Policy Impacts Driver Compliance
All too often, managers attempt to control fleet costs on the backend. The best time to control cost is before it occurs and the way to do this is through establishing policies and procedures that inhibit unnecessary spending and establish the parameters as to how drivers operate and maintain an asset. By establishing fleet policies up-front for expense control and making a concerted effort to ensure these policies are uppermost in the minds of your drivers, you will reap substantial cost savings. Fleet policy institutionalizes the mechanisms to curb money-wasting behaviors.
Unless you have an enforcement program with incentives, the danger is that drivers will drift back to old behaviors. It has been proven that by using more “carrot than stick,” you can maintain these efficiencies over the longer-term. The No. 1 reason corporate sustainability programs are not “sustainable” is due to driver non-compliance. To make sustainability programs work, you must turn drivers into stakeholders in the program. The overwhelming majority of drivers want to do the right thing, but most do not see sustainability as part of their job responsibilities.

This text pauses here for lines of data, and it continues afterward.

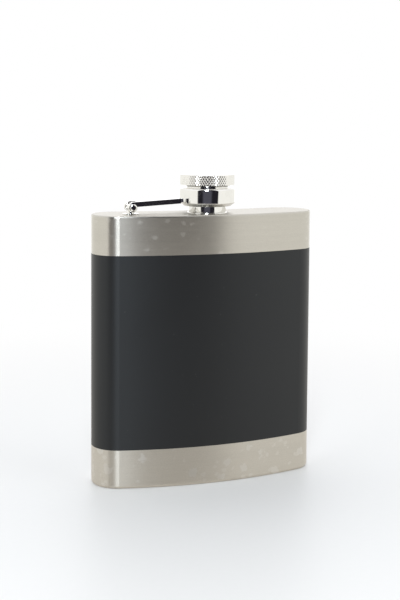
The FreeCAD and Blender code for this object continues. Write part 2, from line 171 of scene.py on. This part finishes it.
def brushed_steel():
    """Stainless sheet, brushed along the width, with dried water spots."""
    s = Shader.material("brushed_body")
    streaks = s.noise(s.place((160.0, 160.0, 9000.0)), 1.0, 4.0, 0.65)
    broad = s.noise(s.place((9.0, 9.0, 700.0)), 1.0, 2.0, 0.5)
    grain = s.noise(s.place((2600.0, 2600.0, 5200.0)), 1.0, 2.0, 0.6)
    small = dried_drops(s, 230.0, 0.52, 60.0, 0.46)
    large = dried_drops(s, 150.0, 0.57, 45.0, 0.44)
    spot_height = s.node("ShaderNodeSeparateXYZ", {0: s.place((1.0, 1.0, 1.0))}).outputs[2]
    low_down = s.ramp(spot_height, 0.03, 0.015)
    spots = s.math("MAXIMUM", s.math("MULTIPLY", small, 0.7), s.math("MULTIPLY", large, low_down))

    tone = s.ramp(streaks, 0.25, 0.75, 0.96, 1.03)
    tone = s.math("MULTIPLY", tone, s.ramp(broad, 0.3, 0.7, 0.985, 1.01))
    tone = s.math("MULTIPLY", tone, s.ramp(grain, 0.2, 0.8, 0.93, 1.06))
    steel = s.node("ShaderNodeVectorMath", {0: (0.62, 0.598, 0.548), "Scale": tone}, operation="SCALE")
    base = steel.outputs[0]
    colour = s.mix(s.math("MULTIPLY", spots, 0.5), base, rgb(0.80, 0.785, 0.75))
    roughness = s.math("ADD", s.ramp(streaks, 0.2, 0.8, 0.29, 0.37), s.math("MULTIPLY", spots, 0.12))
    height = s.math("ADD", streaks, s.math("MULTIPLY", grain, 0.6))
    bump = s.node("ShaderNodeBump", {"Height": height, "Strength": 0.16, "Distance": 0.00004})

    # the grain runs level round the sides and along the width on the flat ends
    facing = s.node("ShaderNodeNewGeometry").outputs["Normal"]
    up_share = s.node("ShaderNodeSeparateXYZ", {0: facing}).outputs[2]
    flat = s.ramp(s.math("ABSOLUTE", up_share), 0.6, 0.8)
    across = s.mix(flat, rgb(0.0, 0.0, 1.0), rgb(0.0, 1.0, 0.0))
    shader = s.node("ShaderNodeBsdfPrincipled", {
        "Base Color": colour, "Metallic": 1.0, "Roughness": roughness, "Anisotropic": 0.90,
        "Tangent": across, "Normal": bump.outputs[0],
    })
    return s.finish(shader.outputs[0])


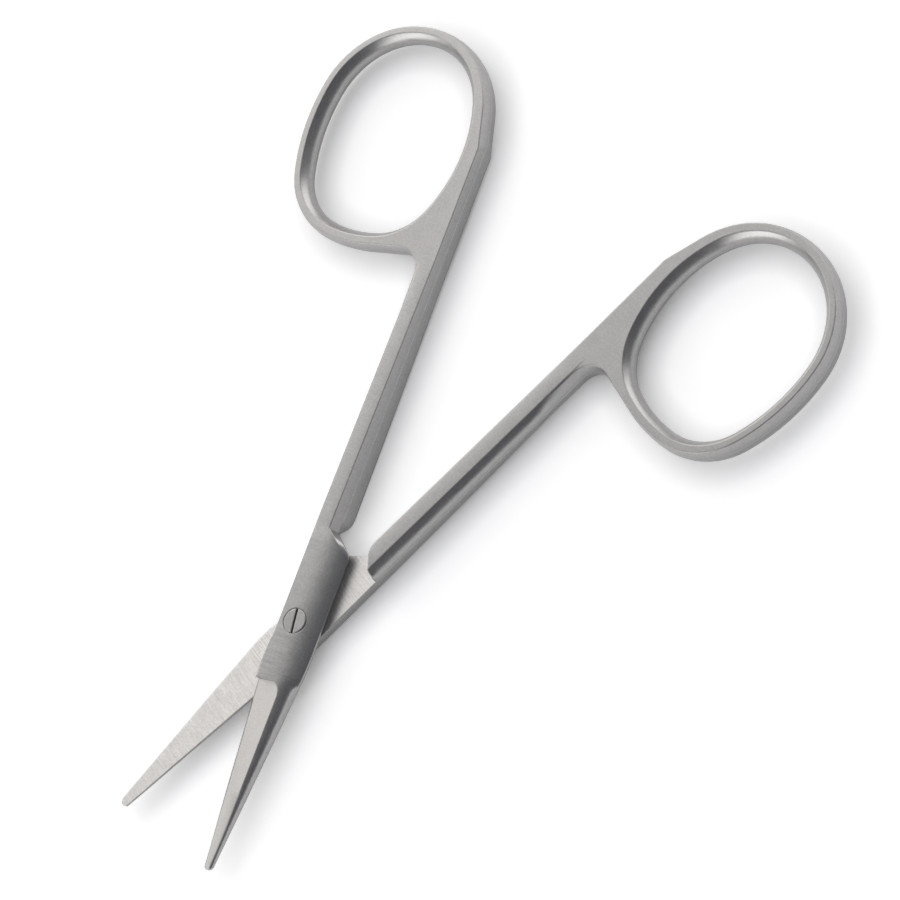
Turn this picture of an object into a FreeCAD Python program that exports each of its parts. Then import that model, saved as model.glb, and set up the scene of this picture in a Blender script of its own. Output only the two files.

When striving to modify driver behavior, there are fundamental areas fleet managers should focus on and communicate to their drivers. For example, aggressive driving (such as speeding, rapid acceleration, and braking) can lower fuel economy by 33% at highway speeds and by 5% on city streets. A typical fleet sedan consumes half a gallon of fuel for every hour spent idling. Every gallon of gasoline burned produces 19.5 lbs. of CO2 and every gallon of diesel creates 22.1 lbs. of CO2. Likewise, by monitoring and maintaining manufacturer-recommended tire inflation, you can improve fuel economy by up to 3.3%.
Fuel management initiatives are doomed if drivers do not comply. The way employees drive company vehicles can either improve or decrease fuel consumption. A corporate sustainability program will not succeed without driver participation. The way employees drive company vehicles can either improve or decrease emissions.